===== Provided data
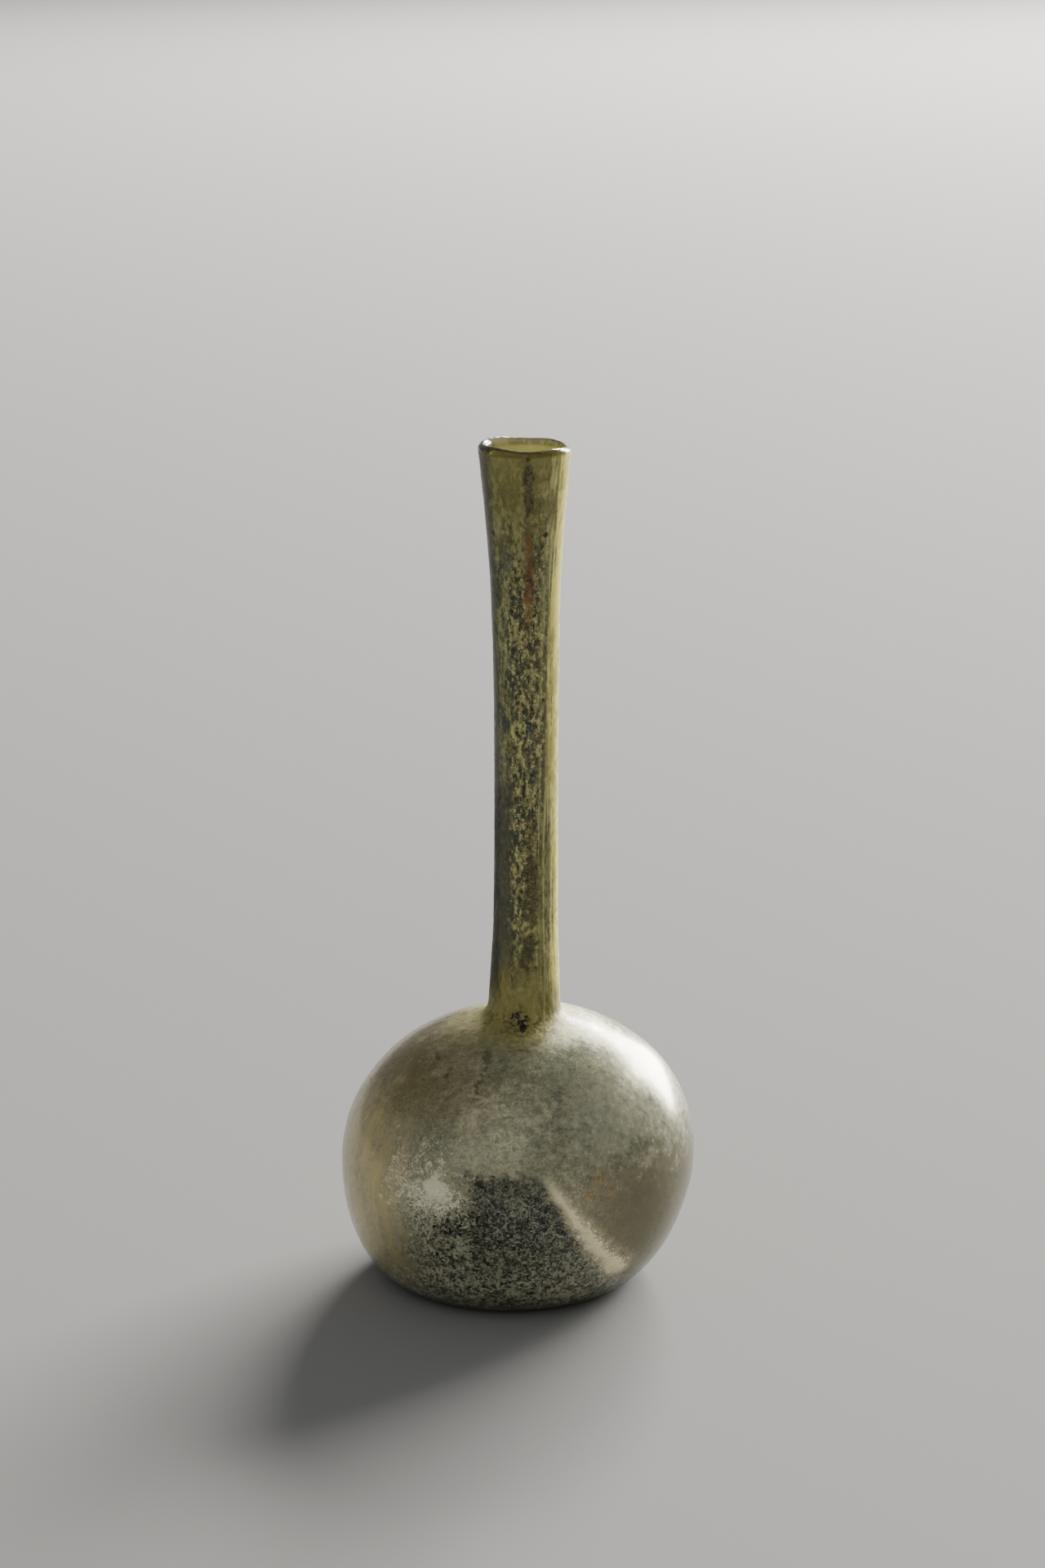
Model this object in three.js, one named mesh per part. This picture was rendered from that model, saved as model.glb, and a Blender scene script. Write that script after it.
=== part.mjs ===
// A free-blown glass ampulla: a squat globular body with a deep kick in its base, and a long slender
// neck that opens to a flared mouth with a rounded lip. The whole vessel is one piece of glass.
// Lengths are millimetres and +Z is up. The origin is on the surface that the vessel stands on,
// under the middle of its body, and the vessel leans a little towards +X, as hand-made glass does.
import * as THREE from "three";

// The body, from the ring that it stands on to the top of its shoulder.
const BODY_RADIUS = 52;
const BELLY_HEIGHT = 36.8;
const SHOULDER_RISE = 43.2;
const LOWER_FULLNESS = 1.8;
const UPPER_FULLNESS = 2.02;
const FOOT_RADIUS = 33;
const FOOT_WIDTH = 3.2;

// The kick is the dome that the glassblower pushed up into the base.
const KICK_HEIGHT = 25;
const KICK_BREADTH = 1.15;

// The neck, from its spread foot on the shoulder to the lip.
const TOTAL_HEIGHT = 246;
const NECK_RADIUS = 9.2;
const NECK_FOOT_SPREAD = 1.5;
const NECK_FOOT_LENGTH = 39;
const SHOULDER_FILLET = 3;
const MOUTH_RADIUS = 13.1;
const FLARE_LENGTH = 73;
const FLARE_CURVE = 2.2;
const FOOT_CURVE = 2.5;

// The glass is thickest in the base and the lip, and thinnest in the body.
const BASE_WALL = 2.4;
const BODY_WALL = 1.6;
const NECK_WALL = 2;
const LIP_THICKNESS = 2.8;
const LIP_SWELL_LENGTH = 12;
const SHOULDER_BLEND_LENGTH = 6;

// What the hand left in it: the lean of its middle line, an oval body and a wavy, tilted lip.
const LEAN_AT_FOOT = -2.1;
const LEAN_AT_SHOULDER = 1.8;
const LEAN_AT_MID_NECK = 2.5;
const LEAN_AT_MOUTH = 1.9;
const BODY_OVALNESS = 0.006;
const OVAL_ANGLE = 0.9;
const LIP_TILT = 0.033;
const LIP_WAVE = 0.25;
const LIP_WAVES = 4;
const LIP_WAVE_LENGTH = 20;

// How finely the solid is cut into flat faces.
const SIDES = 40;
const UNDERSIDE_STEPS = 9;
const LOWER_STEPS = 9;
const UPPER_STEPS = 9;
const FILLET_STEPS = 3;
const NECK_STEPS = 11;
const LIP_STEPS = 5;

const shoulderTop = BELLY_HEIGHT + SHOULDER_RISE;
const neckTop = TOTAL_HEIGHT - LIP_THICKNESS / 2;
const kickRadius = FOOT_RADIUS - FOOT_WIDTH;
const kickTop = KICK_HEIGHT + BASE_WALL;
const { clamp, smoothstep, lerp } = THREE.MathUtils;

// The same step repeated from 0 to 1, both ends included.
function shares(steps) {
  return Array.from({ length: steps + 1 }, (_, i) => i / steps);
}

// The underside of the kick, from the middle of the dome out to the ring that the vessel stands on.
function undersideOutline() {
  return shares(UNDERSIDE_STEPS).map((share) => {
    const height = (KICK_HEIGHT * (1 + Math.cos(Math.PI * share ** KICK_BREADTH))) / 2;
    return new THREE.Vector2(kickRadius * share, height);
  });
}

// The lower body swells from the standing ring to the belly, along a superellipse.
function lowerOutline() {
  return shares(LOWER_STEPS).map((share) => {
    const angle = (share * Math.PI) / 2;
    const out = Math.sin(angle) ** (2 / LOWER_FULLNESS);
    const up = 1 - Math.cos(angle) ** (2 / LOWER_FULLNESS);
    return new THREE.Vector2(lerp(FOOT_RADIUS, BODY_RADIUS, out), BELLY_HEIGHT * up);
  });
}

// A point of the shoulder's superellipse at an angle above the belly.
function shoulderPoint(angle) {
  const radius = BODY_RADIUS * Math.max(Math.cos(angle), 0) ** (2 / UPPER_FULLNESS);
  const rise = SHOULDER_RISE * Math.sin(angle) ** (2 / UPPER_FULLNESS);
  return new THREE.Vector2(radius, BELLY_HEIGHT + rise);
}

// The neck's outside radius at a height: a slim tube, spread at its foot and flared at its mouth.
function neckRadius(height) {
  const spread = clamp(1 - (height - shoulderTop) / NECK_FOOT_LENGTH, 0, 1);
  const flare = clamp(1 - (neckTop - height) / FLARE_LENGTH, 0, 1);
  const wider = NECK_FOOT_SPREAD * spread ** FOOT_CURVE;
  return NECK_RADIUS + wider + (MOUTH_RADIUS - NECK_RADIUS) * flare ** FLARE_CURVE;
}

// The shoulder from just above the belly to where the fillet begins, and the fillet up into the neck.
function upperOutline() {
  const joinRadius = neckRadius(shoulderTop) + SHOULDER_FILLET;
  const joinAngle = Math.acos((joinRadius / BODY_RADIUS) ** (UPPER_FULLNESS / 2));
  const shoulder = shares(UPPER_STEPS).slice(1).map((share) => shoulderPoint(share * joinAngle));
  const [before, join] = shoulder.slice(-2);
  const slope = (join.y - before.y) / (before.x - join.x);
  const cornerHeight = join.y + SHOULDER_FILLET * slope;
  const corner = new THREE.Vector2(neckRadius(cornerHeight), cornerHeight);
  const onNeck = cornerHeight + SHOULDER_FILLET;
  const fillet = new THREE.QuadraticBezierCurve(join, corner, new THREE.Vector2(neckRadius(onNeck), onNeck));
  return [...shoulder, ...fillet.getPoints(FILLET_STEPS).slice(1)];
}

// The neck from the top of the fillet to the start of the lip, with shorter steps where it flares.
function neckOutline(from) {
  return shares(NECK_STEPS).slice(1).map((share) => {
    const height = lerp(from, neckTop, Math.sin((share * Math.PI) / 2));
    return new THREE.Vector2(neckRadius(height), height);
  });
}

// The rounded lip, from the neck's outside over the top to its inside.
function lipOutline() {
  const centre = MOUTH_RADIUS - LIP_THICKNESS / 2;
  return shares(LIP_STEPS).slice(1, -1).map((share) => {
    const angle = share * Math.PI;
    return new THREE.Vector2(
      centre + (LIP_THICKNESS / 2) * Math.cos(angle),
      neckTop + (LIP_THICKNESS / 2) * Math.sin(angle),
    );
  });
}

// A copy of an outline moved into the vessel, square to itself, by the wall at each of its points.
function insideOf(outline, wallAt) {
  return outline.map((point, i) => {
    const before = outline[Math.max(i - 1, 0)];
    const after = outline[Math.min(i + 1, outline.length - 1)];
    const along = after.clone().sub(before).normalize();
    const inward = new THREE.Vector2(-along.y, along.x);
    return point.clone().addScaledVector(inward, wallAt(point));
  });
}

// The wall of the lower body thins from the base up to the belly.
function lowerWall(point) {
  return lerp(BASE_WALL, BODY_WALL, smoothstep(point.y, 0, BELLY_HEIGHT));
}

// The wall above the belly thickens into the neck, over the last stretch of the shoulder.
function upperWall(point) {
  const onShoulder = smoothstep(point.y, shoulderTop - SHOULDER_BLEND_LENGTH, shoulderTop);
  return lerp(BODY_WALL, NECK_WALL, onShoulder);
}

// The wall of the neck swells into the lip.
function neckWall(point) {
  return lerp(NECK_WALL, LIP_THICKNESS, smoothstep(point.y, neckTop - LIP_SWELL_LENGTH, neckTop));
}

// The closed half outline of the glass: up the outside from the axis, over the lip and down the inside.
function vesselOutline() {
  const underside = undersideOutline();
  const lower = lowerOutline();
  const upper = upperOutline();
  const neck = neckOutline(upper.at(-1).y);
  const insideKick = insideOf(underside, () => BASE_WALL);
  insideKick[0].set(0, kickTop);
  const insideLower = insideOf(lower, lowerWall);
  const insideUpper = insideOf([lower.at(-1), ...upper, neck[0]], upperWall).slice(1, -1);
  const insideNeck = neck.map((point) => new THREE.Vector2(point.x - neckWall(point), point.y));
  const outside = [...underside, ...lower, ...upper, ...neck];
  const inside = [...insideKick, ...insideLower, ...insideUpper, ...insideNeck];
  return [...outside, ...lipOutline(), ...inside.reverse()];
}

// The shift of the middle line along X at a height, smooth through the measured places.
const leanLine = new THREE.CubicInterpolant(
  [0, BELLY_HEIGHT, shoulderTop, (shoulderTop + TOTAL_HEIGHT) / 2, TOTAL_HEIGHT],
  [LEAN_AT_FOOT, 0, LEAN_AT_SHOULDER, LEAN_AT_MID_NECK, LEAN_AT_MOUTH],
  1,
  new Float32Array(1),
);

// Turns the true lathe form into the hand-made one: the oval body, the uneven lip and the lean.
function handMade(geometry) {
  const position = geometry.attributes.position;
  for (let i = 0; i < position.count; i += 1) {
    const [x, y, z] = [position.getX(i), position.getY(i), position.getZ(i)];
    const angle = Math.atan2(y, x);
    const onKick = Math.hypot(x, y) < kickRadius && z < kickTop + BASE_WALL;
    const lean = onKick ? LEAN_AT_FOOT : leanLine.evaluate(z)[0];
    const onBody = 1 - smoothstep(z, BELLY_HEIGHT, shoulderTop);
    const oval = 1 + BODY_OVALNESS * onBody * Math.cos(2 * (angle - OVAL_ANGLE));
    const onLip = smoothstep(z, neckTop - LIP_WAVE_LENGTH, neckTop);
    const wave = -LIP_WAVE * Math.cos(LIP_WAVES * angle) - LIP_TILT * x;
    position.setXYZ(i, x * oval + lean, y * oval, z + wave * onLip);
  }
  return geometry;
}

function vesselGeometry() {
  const turned = new THREE.LatheGeometry(vesselOutline(), SIDES);
  turned.rotateX(Math.PI / 2);
  return handMade(turned);
}

const weatheredGlass = new THREE.MeshStandardMaterial({
  color: 0xb4b391,
  roughness: 0.35,
  metalness: 0,
  transparent: true,
  opacity: 0.7,
  side: THREE.DoubleSide,
});

const ampulla = new THREE.Mesh(vesselGeometry(), weatheredGlass);
ampulla.name = "ampulla";

const model = new THREE.Group();
model.add(ampulla);

export default model;
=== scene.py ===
# %% [markdown]
# # A blown glass ampulla
# The real vessel is one bubble of glass. Its maker blew a squat globe, drew the neck out long, pushed the
# base up into a kick with a tool, and rounded the lip in the fire. Burial then laid a silvery film over it.
# This lesson takes the vessel's solid as a fixed frame, lays a smooth skin over it, and paints the skin
# with shader maths. Every length in Blender is in metres, so small sizes are written in millimetres and
# multiplied by MM.

# %% Load the frame
import math

import bpy
import numpy as np
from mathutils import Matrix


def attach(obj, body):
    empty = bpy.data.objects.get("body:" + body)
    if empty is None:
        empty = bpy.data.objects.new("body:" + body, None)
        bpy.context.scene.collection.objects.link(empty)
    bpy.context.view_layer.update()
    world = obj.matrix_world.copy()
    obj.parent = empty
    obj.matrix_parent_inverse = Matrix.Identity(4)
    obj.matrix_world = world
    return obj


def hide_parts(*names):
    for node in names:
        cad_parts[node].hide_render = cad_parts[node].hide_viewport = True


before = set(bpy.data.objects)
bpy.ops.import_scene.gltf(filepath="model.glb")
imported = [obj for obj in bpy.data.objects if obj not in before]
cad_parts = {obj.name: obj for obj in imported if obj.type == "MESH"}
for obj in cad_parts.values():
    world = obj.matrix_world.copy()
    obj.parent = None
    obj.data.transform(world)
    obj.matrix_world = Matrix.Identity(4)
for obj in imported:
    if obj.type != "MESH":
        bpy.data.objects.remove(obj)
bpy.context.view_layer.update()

MM = 0.001

# %% [markdown]
# ## The camera
# The photograph looks down on the vessel at a gentle slant, from about a metre away. A camera is a place,
# a slant and a lens. They could be guessed by eye, but these three were found by matching the vessel's
# outline in the picture, so that the foot, the belly and the lip all fall where they do there.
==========
Please repeat word for word the lines above that run from the beginning through the line containing "const SHOULDER_BLEND_LENGTH = 6;", keeping both the first and that last line.

Output below:
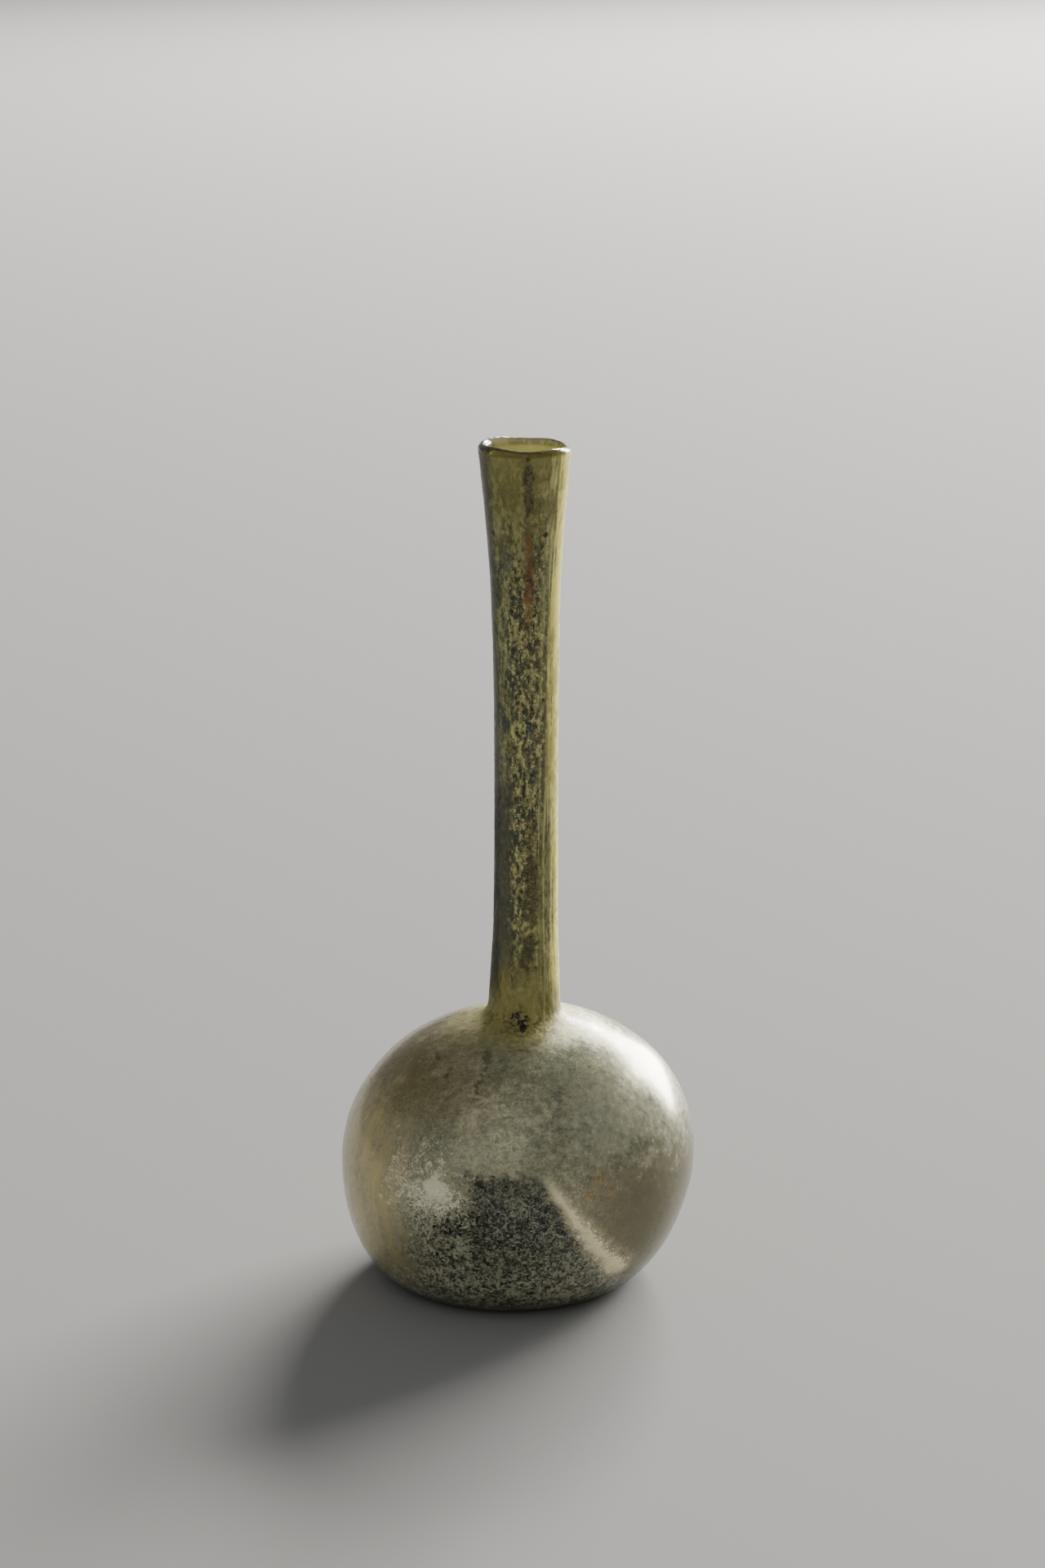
Model this object in three.js, one named mesh per part. This picture was rendered from that model, saved as model.glb, and a Blender scene script. Write that script after it.
=== part.mjs ===
// A free-blown glass ampulla: a squat globular body with a deep kick in its base, and a long slender
// neck that opens to a flared mouth with a rounded lip. The whole vessel is one piece of glass.
// Lengths are millimetres and +Z is up. The origin is on the surface that the vessel stands on,
// under the middle of its body, and the vessel leans a little towards +X, as hand-made glass does.
import * as THREE from "three";

// The body, from the ring that it stands on to the top of its shoulder.
const BODY_RADIUS = 52;
const BELLY_HEIGHT = 36.8;
const SHOULDER_RISE = 43.2;
const LOWER_FULLNESS = 1.8;
const UPPER_FULLNESS = 2.02;
const FOOT_RADIUS = 33;
const FOOT_WIDTH = 3.2;

// The kick is the dome that the glassblower pushed up into the base.
const KICK_HEIGHT = 25;
const KICK_BREADTH = 1.15;

// The neck, from its spread foot on the shoulder to the lip.
const TOTAL_HEIGHT = 246;
const NECK_RADIUS = 9.2;
const NECK_FOOT_SPREAD = 1.5;
const NECK_FOOT_LENGTH = 39;
const SHOULDER_FILLET = 3;
const MOUTH_RADIUS = 13.1;
const FLARE_LENGTH = 73;
const FLARE_CURVE = 2.2;
const FOOT_CURVE = 2.5;

// The glass is thickest in the base and the lip, and thinnest in the body.
const BASE_WALL = 2.4;
const BODY_WALL = 1.6;
const NECK_WALL = 2;
const LIP_THICKNESS = 2.8;
const LIP_SWELL_LENGTH = 12;
const SHOULDER_BLEND_LENGTH = 6;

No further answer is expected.